After Project Bacon, we made a giant leap forward and were able to reduce our monthly bill by approximately 20%. The largest savings we realized were in setting more aggressive retention policies to clean up unneeded data in S3 and purchasing Reserved instances to make sure that our on-demand usage stayed under 4%. Keeping your cloud costs in check is really a never-ending project and takes a shift in the way you think about writing, deploying, and managing your applications. To keep the project alive we continued to use the #project-bacon slack channel to communicate small-cost wins and keep each other accountable for increasing costs.
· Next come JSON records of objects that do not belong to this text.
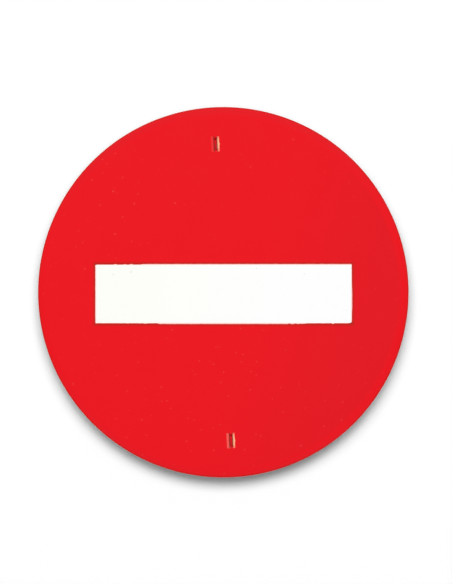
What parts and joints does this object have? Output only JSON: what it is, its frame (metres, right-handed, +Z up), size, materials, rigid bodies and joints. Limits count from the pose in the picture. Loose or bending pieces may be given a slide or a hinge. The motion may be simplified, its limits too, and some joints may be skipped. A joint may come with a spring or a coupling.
{
  "type": "prohibition sign",
  "caption": "Round no-entry sign: red printed plastic disc with a bare white bar and a moulded strap bridge near its top and bottom for tying it to a post.",
  "frame": {"origin": "on the disc's axis, in the plane of the strap bridges' backs, where the post or panel behind the sign lies", "axes": "+Z up, +X to the right as the face is read, -Y the way the printed face looks, +Y towards the post"},
  "size_m": [0.5998, 0.0078, 0.5998],
  "materials": {
    "white_sheet": "satin moulded",
    "red_ink": "satin screen print"
  },
  "bodies": {
    "root": {"sign_disc": "white_sheet", "red_print": "red_ink"}
  },
  "joints": []
}
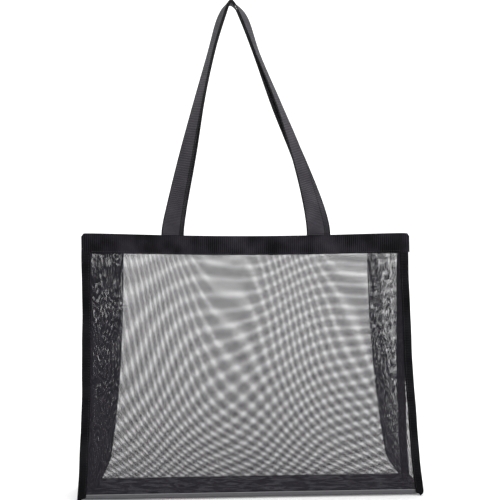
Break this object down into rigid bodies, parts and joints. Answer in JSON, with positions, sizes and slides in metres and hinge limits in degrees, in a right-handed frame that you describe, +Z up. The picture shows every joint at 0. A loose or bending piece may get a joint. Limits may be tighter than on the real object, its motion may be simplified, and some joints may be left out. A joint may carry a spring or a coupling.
{
  "type": "beach bag",
  "caption": "Sheer mesh tote for the beach, with folded side gussets, a dense base, a taped rim and webbing shoulder handles.",
  "frame": {"origin": "middle of the base at floor level, with the bag standing and its handles up", "axes": "+Z up, +X along the bag's width towards its right seen from the front, front panel towards -Y"},
  "size_m": [0.444, 0.0916, 0.6462],
  "materials": {
    "mesh": "sheer knitted mesh, see-through, semi-matte",
    "tape": "ribbed grosgrain, soft sheen",
    "base_cloth": "dense plain weave, matte",
    "webbing": "flat woven webbing, matte"
  },
  "bodies": {
    "base": {"base_panel": "base_cloth", "front_base_hem": "mesh", "back_base_hem": "mesh", "left_base_binding": "tape", "right_base_binding": "tape", "left_gusset": "mesh", "right_gusset": "mesh", "left_gusset_rim_band": "tape", "right_gusset_rim_band": "tape"},
    "front": {"front_mesh_panel": "mesh", "front_rim_band": "tape", "front_left_binding": "tape", "front_right_binding": "tape", "front_handle_left_end": "webbing", "front_handle_right_end": "webbing"},
    "front_handle": {"front_handle": "webbing"},
    "back": {"back_mesh_panel": "mesh", "back_rim_band": "tape", "back_left_binding": "tape", "back_right_binding": "tape", "back_handle_left_end": "webbing", "back_handle_right_end": "webbing"},
    "back_handle": {"back_handle": "webbing"}
  },
  "joints": [
    {"name": "mouth_open", "type": "hinge", "parent": "base", "child": "front", "pos_m": [0, -0.044, 0.006], "axis": [1, 0, 0], "range_deg": [0, 8], "deforming": ["left_gusset", "right_gusset", "left_gusset_rim_band", "right_gusset_rim_band"]},
    {"name": "back_panel_open", "type": "hinge", "parent": "base", "child": "back", "pos_m": [0, 0.044, 0.006], "axis": [1, 0, 0], "range_deg": [-8, 0]},
    {"name": "front_handle_fold", "type": "hinge", "parent": "front", "child": "front_handle", "pos_m": [0, -0.0094, 0.341], "axis": [1, 0, 0], "range_deg": [0, 165]},
    {"name": "back_handle_fold", "type": "hinge", "parent": "back", "child": "back_handle", "pos_m": [0, 0.0094, 0.341], "axis": [1, 0, 0], "range_deg": [-165, 0]}
  ],
  "couplings": [
    {"joint": "back_panel_open", "follows": "mouth_open", "ratio": -1}
  ]
}
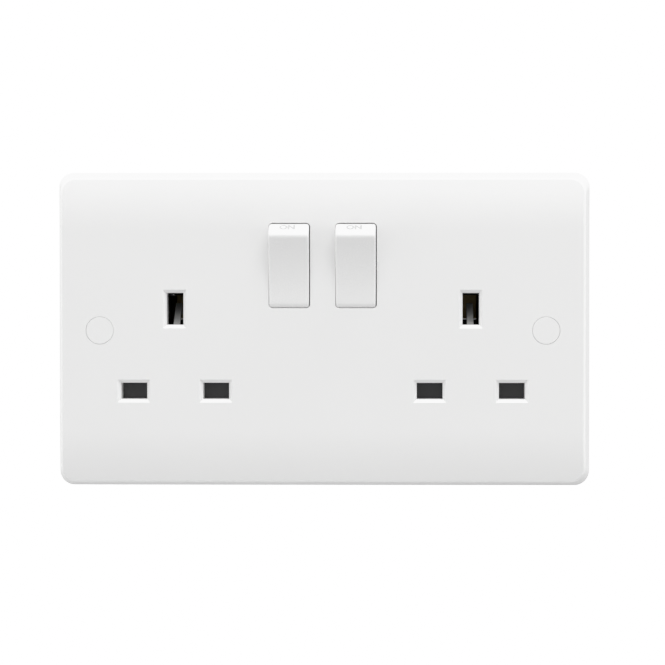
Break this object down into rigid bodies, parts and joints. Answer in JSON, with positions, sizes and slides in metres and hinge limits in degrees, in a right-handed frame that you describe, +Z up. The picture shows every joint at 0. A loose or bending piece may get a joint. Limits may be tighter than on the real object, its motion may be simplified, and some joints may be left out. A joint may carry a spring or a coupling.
{
  "type": "twin switched wall socket outlet",
  "caption": "White moulded wall plate with paired three-slot outlets, a rocker switch for each, shuttered pin slots, covered fixing screws and a rear housing with terminals.",
  "frame": {"origin": "midway between the two fixing screws, in the plane of the plate's rear rim, which is the wall", "axes": "+X to the right as seen from the front, +Y into the wall, +Z up"},
  "size_m": [0.146, 0.0336, 0.086],
  "materials": {
    "white_plate": "smooth gloss moulding",
    "white_rocker": "smooth gloss moulding",
    "white_cap": "smooth gloss moulding",
    "black_housing": "matt moulding",
    "grey_cover": "matt moulding",
    "dark_shutter": "satin moulding",
    "natural_plunger": "satin natural nylon",
    "spring_steel": "bright drawn wire",
    "silver_contact": "satin silver",
    "fixing_screw_zinc": "bright nickel plate",
    "housing_screw_zinc": "zinc plate",
    "terminal_screw_brass": "plain turned brass",
    "brass_sheet": "plain stamped sheet"
  },
  "bodies": {
    "socket": {"front_plate": "white_plate", "contact_cover": "grey_cover", "rear_housing": "black_housing", "fixing_screws": "fixing_screw_zinc", "terminal_screws": "terminal_screw_brass", "housing_screws": "housing_screw_zinc", "earth_strap": "brass_sheet", "neutral_bar": "brass_sheet", "live_feed": "brass_sheet", "screw_cap_left": "white_cap", "screw_cap_right": "white_cap", "fixed_contact_left": "silver_contact", "fixed_contact_right": "silver_contact", "live_link_left": "brass_sheet", "live_link_right": "brass_sheet", "shutter_spring_left": "spring_steel", "shutter_spring_right": "spring_steel"},
    "rocker_left_body": {"rocker_left": "white_rocker", "plunger_spring_left": "spring_steel"},
    "plunger_left_body": {"plunger_left": "natural_plunger"},
    "lever_left_body": {"contact_lever_left": "brass_sheet", "moving_contact_left": "silver_contact"},
    "shutter_left_body": {"shutter_left": "dark_shutter"},
    "rocker_right_body": {"rocker_right": "white_rocker", "plunger_spring_right": "spring_steel"},
    "plunger_right_body": {"plunger_right": "natural_plunger"},
    "lever_right_body": {"contact_lever_right": "brass_sheet", "moving_contact_right": "silver_contact"},
    "shutter_right_body": {"shutter_right": "dark_shutter"}
  },
  "joints": [
    {"name": "rocker_left_tilt", "type": "hinge", "parent": "socket", "child": "rocker_left_body", "pos_m": [-0.009, -0.004, 0.0175], "axis": [1, 0, 0], "range_deg": [-16.7, 0]},
    {"name": "plunger_left_slide", "type": "slide", "parent": "rocker_left_body", "child": "plunger_left_body", "axis": [0, 0.9894, 0.1452], "range_m": [-0.001, 0], "stiffness_N_per_m": 300, "springref_m": 0.002, "deforming": ["plunger_spring_left"]},
    {"name": "contact_lever_left_rock", "type": "hinge", "parent": "socket", "child": "lever_left_body", "pos_m": [-0.009, 0.0054, 0.0175], "axis": [1, 0, 0], "range_deg": [0, 14]},
    {"name": "shutter_left_slide", "type": "slide", "parent": "socket", "child": "shutter_left_body", "axis": [0, 0, -1], "range_m": [0, 0.0056], "stiffness_N_per_m": 120, "springref_m": -0.002, "deforming": ["shutter_spring_left"]},
    {"name": "rocker_right_tilt", "type": "hinge", "parent": "socket", "child": "rocker_right_body", "pos_m": [0.009, -0.004, 0.0175], "axis": [1, 0, 0], "range_deg": [-16.7, 0]},
    {"name": "plunger_right_slide", "type": "slide", "parent": "rocker_right_body", "child": "plunger_right_body", "axis": [0, 0.9894, 0.1452], "range_m": [-0.001, 0], "stiffness_N_per_m": 300, "springref_m": 0.002, "deforming": ["plunger_spring_right"]},
    {"name": "contact_lever_right_rock", "type": "hinge", "parent": "socket", "child": "lever_right_body", "pos_m": [0.009, 0.0054, 0.0175], "axis": [1, 0, 0], "range_deg": [0, 14]},
    {"name": "shutter_right_slide", "type": "slide", "parent": "socket", "child": "shutter_right_body", "axis": [0, 0, -1], "range_m": [0, 0.0056], "stiffness_N_per_m": 120, "springref_m": -0.002, "deforming": ["shutter_spring_right"]}
  ],
  "couplings": [
    {"joint": "contact_lever_left_rock", "follows": "rocker_left_tilt", "ratio": -0.838},
    {"joint": "contact_lever_right_rock", "follows": "rocker_right_tilt", "ratio": -0.838}
  ]
}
In summary, staying on top of your cloud costs is possible, but it’s complicated. It takes a concerted effort and behavioral change from the teams. While organizing a large one-time cost savings effort can have a large impact on your organization (as it did for ours) — what is really needed is a long-term shift where each member of the team is considering how what they are doing drives cost and what they can do to make their systems even more efficient. As teams have started paying attention to costbot we are starting to see more and more of that shift. In response to costbot the team will question why costs changed so much from the day before. These questions in turn have spawned conversations about how to run EMR clusters more efficiently, save money on S3 storage, and just how to have better cost-conscious designs from the start.